The times I considered giving up fell during times of fear associated with support: a shorter cash flow month because several clients were laid off and defaulted on their contracts, a team member who quit without giving proper notice in the middle of our greatest program launch, etc 

That’s how I realized my continual success lies not just in keeping my nervous system regulated, having strong automations and systems in place, or saving for a rainy day, but in believing in and staying steadfast in my innate ability to always be supported, no matter what. 

When we don’t believe we are loved and supported by the universe, pain, fear, trauma and survival mode kicks in and that’s a fast track to sabotaging your own desires, efforts and progress. 

What would you do differently if you did it again?

I’m fantastic at inspiring and leading people in their personal lives (privately, in group experiences and through online courses), however, I would definitely invest in my TEAM leadership skills earlier in my business journey instead of just hoping I would attract great people to work for and with me. 

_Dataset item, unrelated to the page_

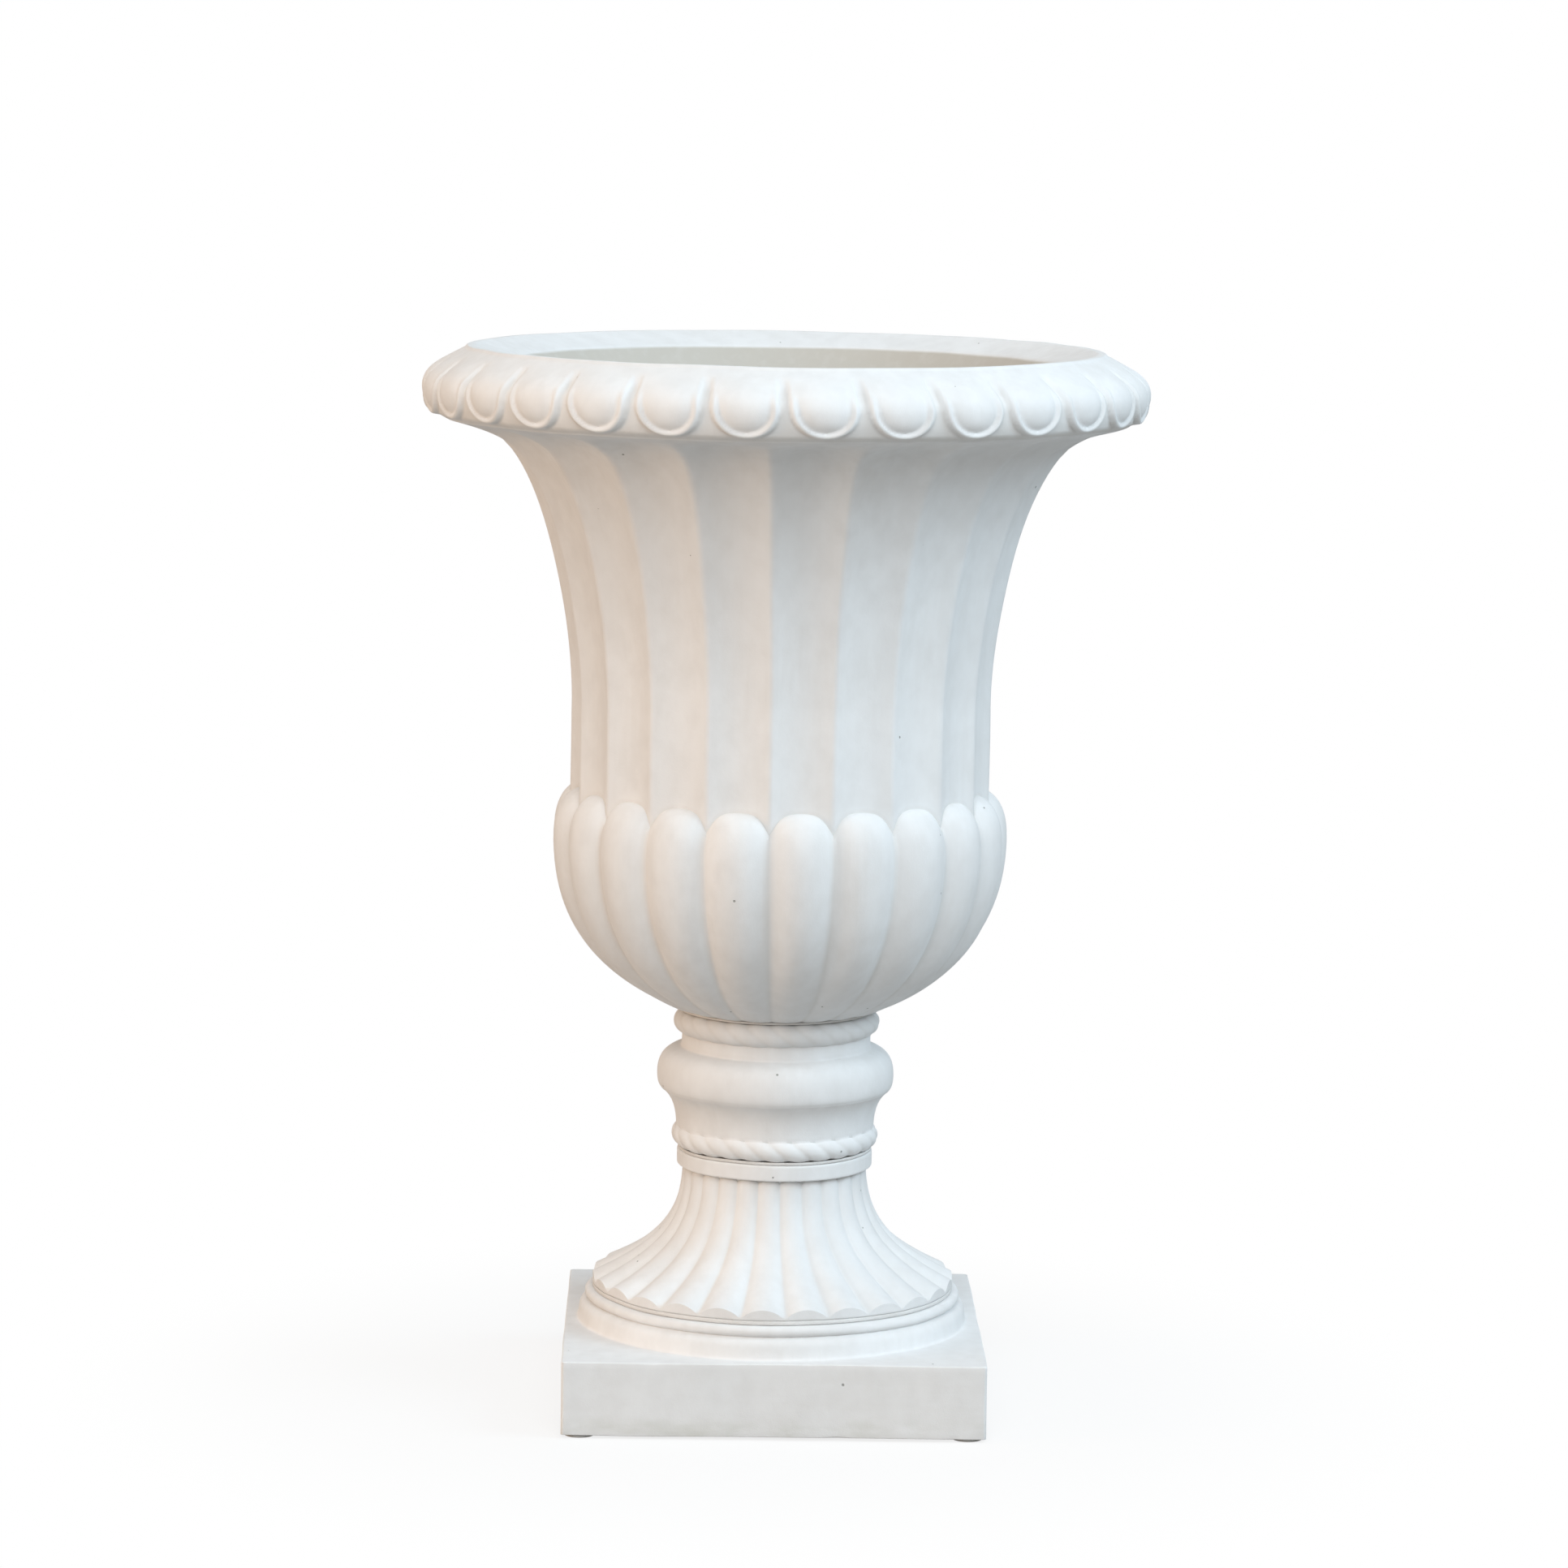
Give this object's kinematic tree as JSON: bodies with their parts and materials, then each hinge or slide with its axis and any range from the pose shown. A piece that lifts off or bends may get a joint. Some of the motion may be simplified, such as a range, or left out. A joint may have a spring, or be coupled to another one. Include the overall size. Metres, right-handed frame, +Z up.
{
  "type": "urn planter",
  "caption": "Garden urn planter: fluted bell bowl with egg moulded rim and gadrooned cup, on a knopped stem, ribbed foot and square plinth.",
  "frame": {"origin": "on the ground at the middle of the square plinth, under the pads", "axes": "+Z up along the tie rod, X and Y parallel to the plinth's sides, front faces -Y"},
  "size_m": [0.5198, 0.5198, 0.76],
  "materials": {
    "cast_stone": "matte cast, fine pits",
    "mortar": "matte",
    "zinc_steel": "zinc plated",
    "rubber": "matte, pale grey"
  },
  "bodies": {
    "root": {"bowl": "cast_stone", "stem": "cast_stone", "foot": "cast_stone", "plinth": "cast_stone", "bowl_bed": "mortar", "stem_bed": "mortar", "foot_bed": "mortar", "tie_rod": "zinc_steel", "top_nut": "zinc_steel", "top_washer": "zinc_steel", "sealing_washer": "rubber", "bottom_washer": "zinc_steel", "bottom_nut": "zinc_steel", "lock_nut": "zinc_steel", "pad_front_left": "rubber", "pad_front_right": "rubber", "pad_back_left": "rubber", "pad_back_right": "rubber"}
  },
  "joints": []
}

I love collaboration and so learning how to lead and inspire people to be their best in my business would have saved me from unnecessary stress and saved the business from unnecessary expenses.

In addition, I’d invest in a CFO much earlier in my business so we could be better at stewarding the profits that came in unexpectedly from jump. 

And finally, I would have trusted myself more and faster. If I were able to show up how I am right now, oh boy, I’d be booked out 3 years in advance at ALL the women’s conferences! 

What advice do you wish you had before you started?

“Your perspective, your gift, your captivating spirit is needed Ash. Believe in it and go for it.” 

I just wish I told myself to trust myself more, faster. That’s all really. I love what I’ve done and how I’ve done it, and it could have already been done and I could have been farther along by now. 

But I trust my path, my pace on it and the process ;) 

What's the single biggest mistake you made in doing this?

Reinvesting too much on marketing campaigns to scale faster instead of developing my thought leadership more. 

I moved too deeply into sales to scale faster instead of establishing my brand more strongly in the marketplace and industry. 

Not only did it burn up profits for a period of time without as much payoff as I wanted, it was a catalyst for a ‘dark side of the moon’ moment were I needed to ask myself some tough questions and reconnect with not only my ‘why’ but WHO I am, which to me, is most important. 

What is the single most important thing that contributed to your success?

Being myself, following my heart, listening to God/Spirit, looking fear in the face, and leaning into the ‘unknown’. Hands down. 

This is all that’s needed to pioneer a new way of being, create the lifestyle of your dreams, make an impact, and live and leave behind the legacy you desire. 

Do you miss your old life?

No I don’t. 

As glamorous as it was, advertising is no different than any other job that makes you feel like you’re running on a hamster wheel with very little reward when you put it in perspective (and I’m not just talking about financial reward or time freedom). 

I do miss the amazing people I met, connected and worked with, and was inspired by (at Saatchi, Translation, The Sound, etc), but nothing more.